Spark Analysers: Catching Anti-Patterns In Spark Apps

Spark Analysers: Catching Anti-Patterns In Spark Apps
-
Introduction: Spark applications at Uber sometimes tend to be unoptimized, leading to inefficient usage of computing resources. "Spark Analysers" is a set of components developed by Uber to detect anti-patterns in Spark applications.
-
Components: Spark Analysers consists of two main components - Spark Event Listener and Analysers. Spark Event Listener listens for specific events emitted by the Spark framework during an application run and pushes the collected information to a Kafka topic. Analysers is a real-time Apache Flink application that polls the Kafka topic for events to detect anti-patterns in the Spark application.
-
Functioning: The Spark Plan, which is a tree data structure containing information about the operations performed by the Spark application, is the main entity parsed by the Spark Event Listener.

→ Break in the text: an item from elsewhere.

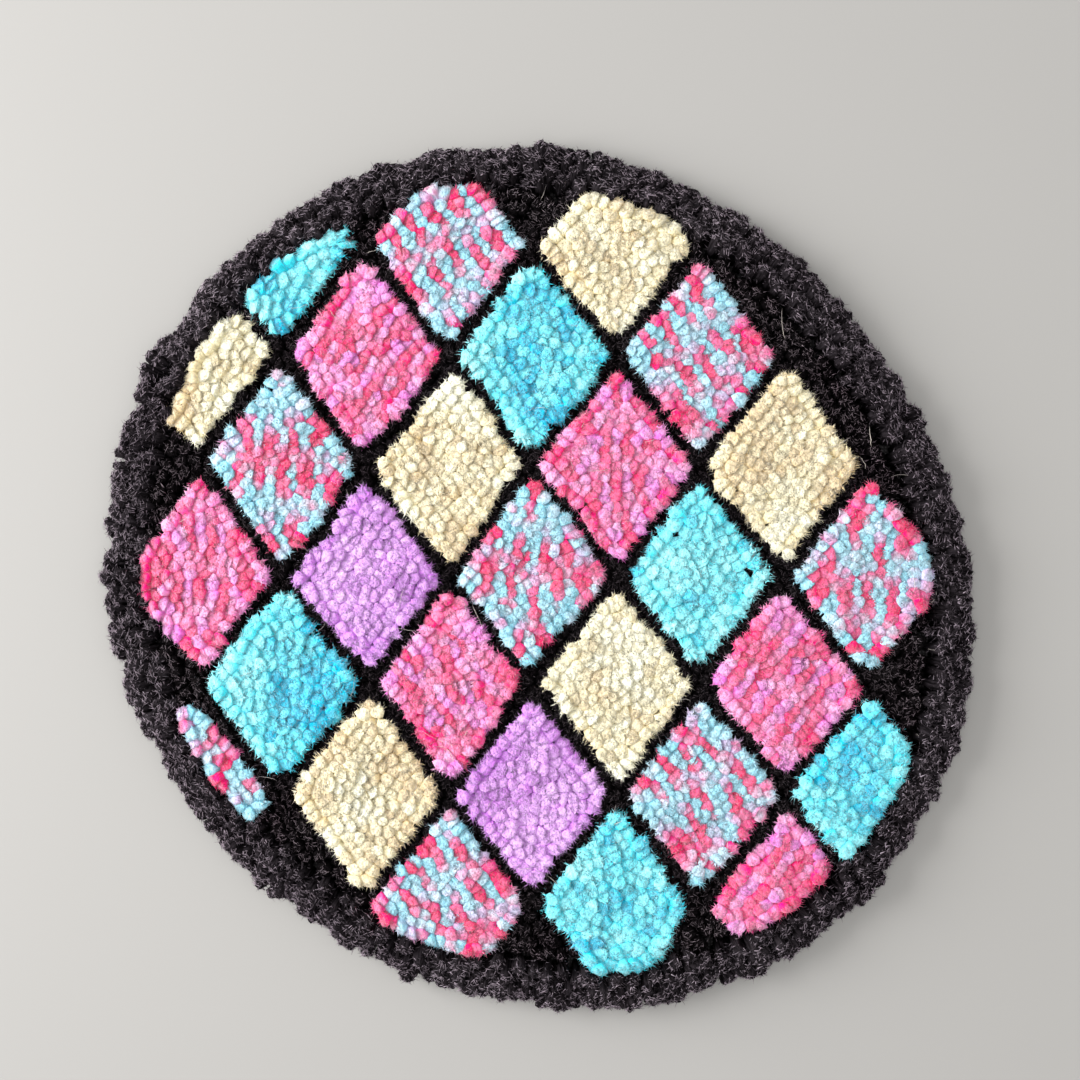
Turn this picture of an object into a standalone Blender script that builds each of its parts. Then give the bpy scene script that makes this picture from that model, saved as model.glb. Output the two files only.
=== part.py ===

The listener uses the semantic hash of Spark Plan to identify duplicate plans and maintain a state per application. The detected anti-pattern events are pushed to Kafka and processed by Analysers, which filters out approved use cases to avoid duplicate ticket creation. The automated ticketing pipeline sends reminders to application owners to take action on the Jira tickets.
-
Future Scope: Uber aims to investigate and roll out new analysers to increase the coverage of anti-patterns in Spark applications.